The Lord is near. Do not worry about anything, but in everything by prayer and supplication with thanksgiving, let your
requests be made known to God. And the peace of God, which surpasses all understanding, will guard your hearts and your
minds in Christ Jesus.
"Finally,
beloved, whatever is true, whatever is honorable, whatever is just, whatever is pure, whatever is pleasing, whatever is commendable,
if there is any excellence and if there is anything worthy of praise, think about these things. Keep doing the things
that you have learned and received and heard and seen in me, and the God of peace will be with you."
One more thing. Did you notice who was missing from the parable?

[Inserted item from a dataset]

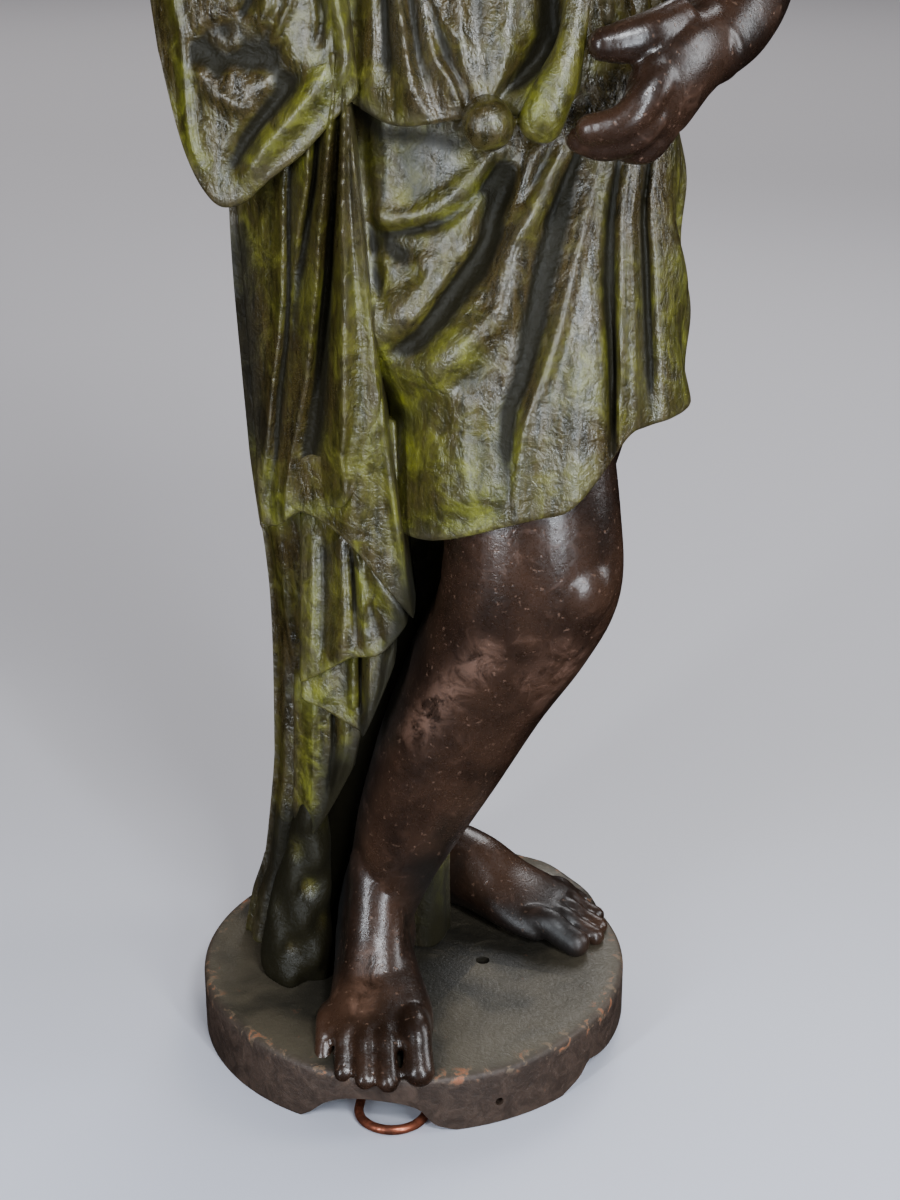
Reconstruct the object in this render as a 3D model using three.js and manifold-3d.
// A cast iron garden statue: a draped standing figure on a low round plinth, with a copper pipe that
// loops out through an arch in the plinth's rim. Millimetres, +Z up, the figure faces -Y.
// The casting is one solid. Its limbs and drapery are lofted shells that are joined at the end.
import * as THREE from "three";
import Module from "manifold-3d";
import { mergeVertices } from "three/addons/utils/BufferGeometryUtils.js";

// Driving dimensions of the plinth.
const plinthRadius = 180;
const plinthHeight = 54;
const plinthWall = 12;
const plinthRimRound = 5;
const plinthSides = 40;
const frontArchHeight = 28;
const frontArchAngle = -10.5;
const frontArchHalfAngle = 16.5;
const sideArchHeight = 15;
const sideArchAngles = [72, 162, 252];
const sideArchHalfAngle = 18;
const boltHoleRadius = 6;
const boltHoleAt = [59, -14];
const sideHoleRadius = 3.5;
const sideHoleAngle = 23;
const sideHoleHeight = 19;

// Driving dimensions of the copper pipe: the middle of its bend lies pipeReach outside the plinth's
// outer face.
const pipeRadius = 3.8;
const pipeAngle = -5.5;
const pipeBend = 27;
const pipeReach = 2.5;
const pipeInside = 45;

// The figure's height from its soles to the crown of the hair. Its pose, proportions and folds are
// given below as they are on a figure 1370 tall, and grow with figureHeight.
const figureHeight = 1370;
const figureScale = figureHeight / 1370;
const soleSink = 3;
const moundSetback = 4;

const degree = Math.PI / 180;
const wasm = await Module();
wasm.setup();

const mix = (a, b, t) => a + (b - a) * t;
const clamp = (value, low, high) => Math.min(Math.max(value, low), high);
const smooth = (edge0, edge1, value) => {
  const t = clamp((value - edge0) / (edge1 - edge0), 0, 1);
  return t * t * (3 - 2 * t);
};
const bump = (distance, width) => Math.exp(-((distance / width) ** 2));

// A row of numbers at t from 0 to 1 along a table of rows, on a Catmull-Rom curve.
function along(rows, t) {
  const place = clamp(t, 0, 1) * (rows.length - 1);
  const k = Math.min(Math.floor(place), rows.length - 2);
  const f = place - k;
  const row = (i) => rows[clamp(i, 0, rows.length - 1)];
  return rows[0].map((_, c) => {
    const [p, q, r, s] = [row(k - 1)[c], row(k)[c], row(k + 1)[c], row(k + 2)[c]];
    return q + 0.5 * f * (r - p + f * (2 * p - 5 * q + 4 * r - s + f * (3 * (q - r) + s - p)));
  });
}

// A row of numbers at a height, from a table whose first column is the height, falling or rising.
function atHeight(rows, z) {
  const rising = rows[rows.length - 1][0] > rows[0][0];
  const table = rising ? rows : [...rows].reverse();
  let k = 0;
  while (k < table.length - 2 && z > table[k + 1][0]) k += 1;
  const f = clamp((z - table[k][0]) / (table[k + 1][0] - table[k][0]), 0, 1);
  return along(table, (k + f) / (table.length - 1));
}

// A closed body from rings of points, all rings with as many points, capped flat at both ends.
function loft(rings) {
  const count = rings[0].length;
  const positions = rings.flat().flatMap((p) => [p.x, p.y, p.z]);
  const ends = [rings[0], rings[rings.length - 1]];
  for (const ring of ends) {
    const middle = ring.reduce((sum, p) => sum.add(p), new THREE.Vector3()).divideScalar(count);
    positions.push(middle.x, middle.y, middle.z);
  }
  const index = [];
  for (let r = 0; r < rings.length - 1; r += 1) {
    for (let i = 0; i < count; i += 1) {
      const a = r * count + i;
      const b = r * count + ((i + 1) % count);
      index.push(a, b, b + count, a, b + count, a + count);
    }
  }
  const first = rings.length * count;
  for (let i = 0; i < count; i += 1) {
    const j = (i + 1) % count;
    index.push(first, j, i);
    index.push(first + 1, (rings.length - 1) * count + i, (rings.length - 1) * count + j);
  }
  const geometry = new THREE.BufferGeometry();
  geometry.setAttribute("position", new THREE.Float32BufferAttribute(positions, 3));
  geometry.setIndex(index);
  return geometry;
}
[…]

There's no bride and no groom.
After Jesus was bound
hand and foot and thrown into the outer darkness, God raised him from the dead. Jesus became the bridegroom for his
bride, the church. And the real King, the Sovereign of the Universe, prepared a wedding banquet. To this wedding
banquet all are invited, without coercion or violence, but with love and acceptance. It is the banquet of the Lamb.
It is the light that comes into the world, and the darkness cannot overcome it. We are participants in this banquet,
welcomed regardless of raiment. We are fed and empowered, made one with God and with one another, so that we can share
in God's work of reconciliation which overcomes all injustice and oppression.
Welcome to the wedding banquet. Keep doing the things that you have learned and received and heard
and seen in Christ, and the God of peace will be with you.